§ **GIVEN PROBLEM**
Return the lines exactly as they stand, from the first of the material through the line containing "# order in which".
╔══
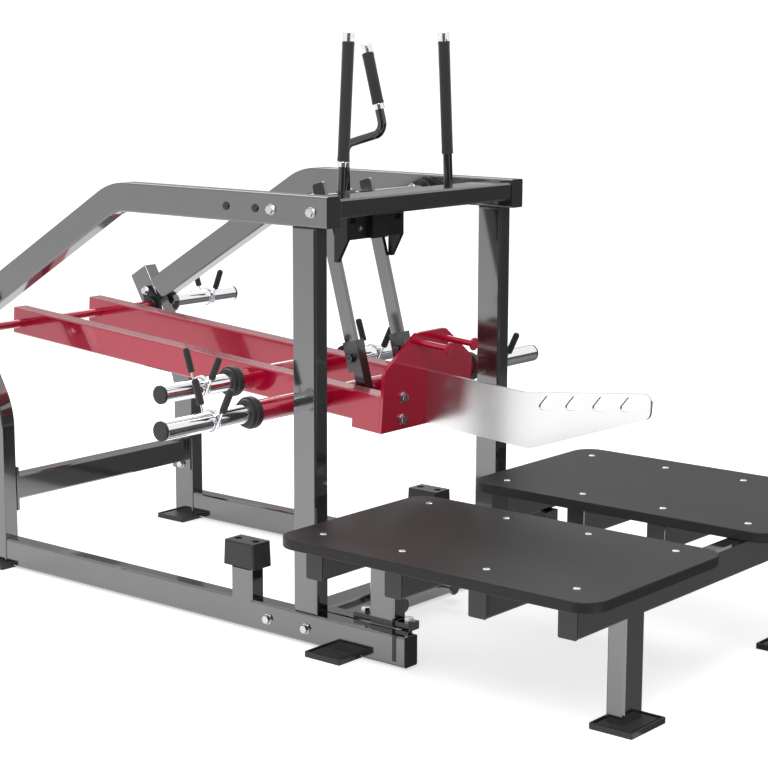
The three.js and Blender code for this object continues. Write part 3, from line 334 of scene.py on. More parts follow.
def round_end(radius, length, rim=0.002):
    """The profile of a plug whose far rim is rounded."""
    arc = []
    for i in range(RIM_ARC_STEPS + 1):
        angle = QUARTER * i / RIM_ARC_STEPS
        arc.append((radius - rim + rim * math.cos(angle), length - rim + rim * math.sin(angle)))
    return [(0, 0), (radius, 0), *arc, (0, length)]


print("Helpers ready: unique, turned_to, spun, round_end. Steps in a turn:", TURNED_STEPS)

# %% [markdown]
# Boards, caps and flat bars are all panels. One bevel over a whole box would give every
# edge the same radius, but a panel's corners are far rounder than its rims. So a scaled
# cube gets its edges along one axis rounded first and its two rims after that, the same
# order in which a joiner cuts a panel and then runs the router round it.

# %% A helper for panels
ALONG_X, ALONG_Y, ALONG_Z = range(3)
CORNER_STEPS, RIM_STEPS, LEAST_LENGTH, SQUARE_ON = 4, 3, 1e-6, 0.99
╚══
§ **OUTPUT FOR THIS EXERCISE**
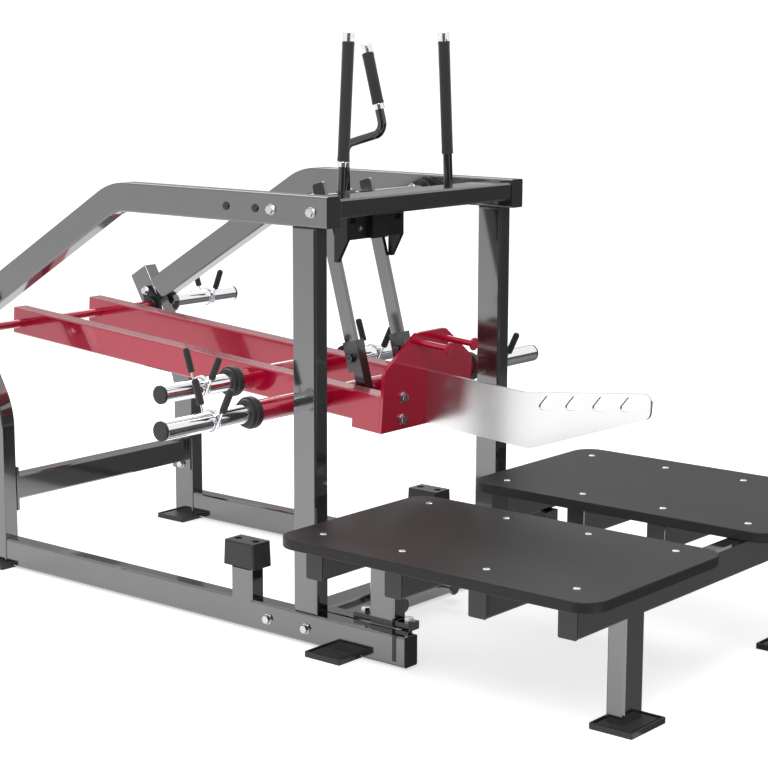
The three.js and Blender code for this object continues. Write part 3, from line 334 of scene.py on. More parts follow.
def round_end(radius, length, rim=0.002):
    """The profile of a plug whose far rim is rounded."""
    arc = []
    for i in range(RIM_ARC_STEPS + 1):
        angle = QUARTER * i / RIM_ARC_STEPS
        arc.append((radius - rim + rim * math.cos(angle), length - rim + rim * math.sin(angle)))
    return [(0, 0), (radius, 0), *arc, (0, length)]


print("Helpers ready: unique, turned_to, spun, round_end. Steps in a turn:", TURNED_STEPS)

# %% [markdown]
# Boards, caps and flat bars are all panels. One bevel over a whole box would give every
# edge the same radius, but a panel's corners are far rounder than its rims. So a scaled
# cube gets its edges along one axis rounded first and its two rims after that, the same
# order in which a joiner cuts a panel and then runs the router round it.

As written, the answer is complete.